I'm thinking of creating a secondary fursona as a Cicada or insect of sorts. 

Serious opinions, what do you think some characteristics a bug furry might have are? In other words, what personality traits? (I want to see if this matches up well enough.)


----------



## quayza (Feb 3, 2010)

Love of being in large groups or crouds, Hard workers, Enormous appitite etc.


----------



## Marietta (Feb 3, 2010)

Likes to annoy people.
Likes to make noise.

That's all I got...


----------



## Gavrill (Feb 3, 2010)

Cicadas always struck me as a "happy" bug. I used to have an emo spider character xD


----------



## Nargle (Feb 3, 2010)

I'm not too familiar with insects myself. Though if I were to make an insect character, my first choice would be a moth. As for personality traits, it depends on the species. Cicadas, in my opinion, would seem rather indulgent, because whenever I see a swarm of them, I'm reminded of Mardi Gras, lol! XD I'm not sure why.


----------



## Attaman (Feb 3, 2010)

Same as anything else?


----------



## Gavrill (Feb 3, 2010)

Nargle said:


> I'm not too familiar with insects myself.
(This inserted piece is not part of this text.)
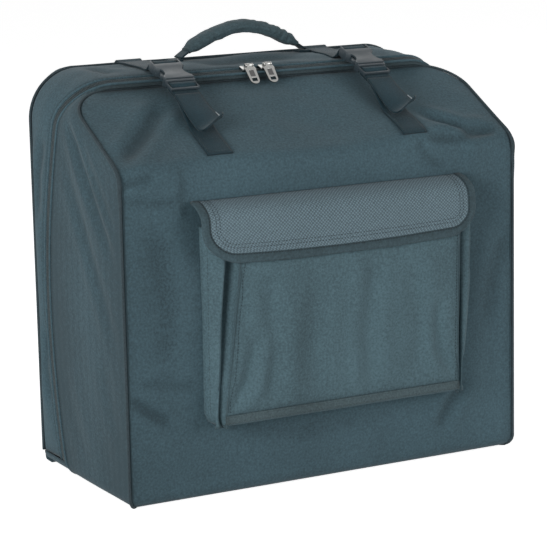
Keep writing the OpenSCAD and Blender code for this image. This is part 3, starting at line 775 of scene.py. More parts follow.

Though if I were to make an insect character, my first choice would be a moth. As for personality traits, it depends on the species. Cicadas, in my opinion, would seem rather indulgent, because whenever I see a swarm of them, I'm reminded of Mardi Gras, lol! XD I'm not sure why.


Moths are fuzzbutts :3


----------



## Surgat (Feb 3, 2010)

quayza said:


> Hard workers



I don't know about bees or termites, but in ant colonies they found that most of the workers don't do anything. Some smaller colonies have only one single ant supporting them.


----------



## fishbones (Feb 3, 2010)

Ooh, bug fursona. :3

hmm, don't cicadas spend several years underground as a larvae until they're developed, then spend a brief period above ground? That could have a few different effects, depending on the person. One might be that they're very happy to be out and free, optimistic, naive, a little obnoxious. The other is very shy and cautious. Considering how noisy cicadas are, I'd say the first one.


----------



## Attaman (Feb 3, 2010)

fishbones said:


> hmm, don't cicadas spend several years underground as a larvae until they're developed, then spend a brief period above ground?


  Yep.  There's some cycles like, I think, once every 17 years for one group.  When they come out in bulk, they come out _in bulk_.  One student in my classes at the time would bring in a container full of them daily.  For about three weeks.  Just on the way from his home to the bus stop.


----------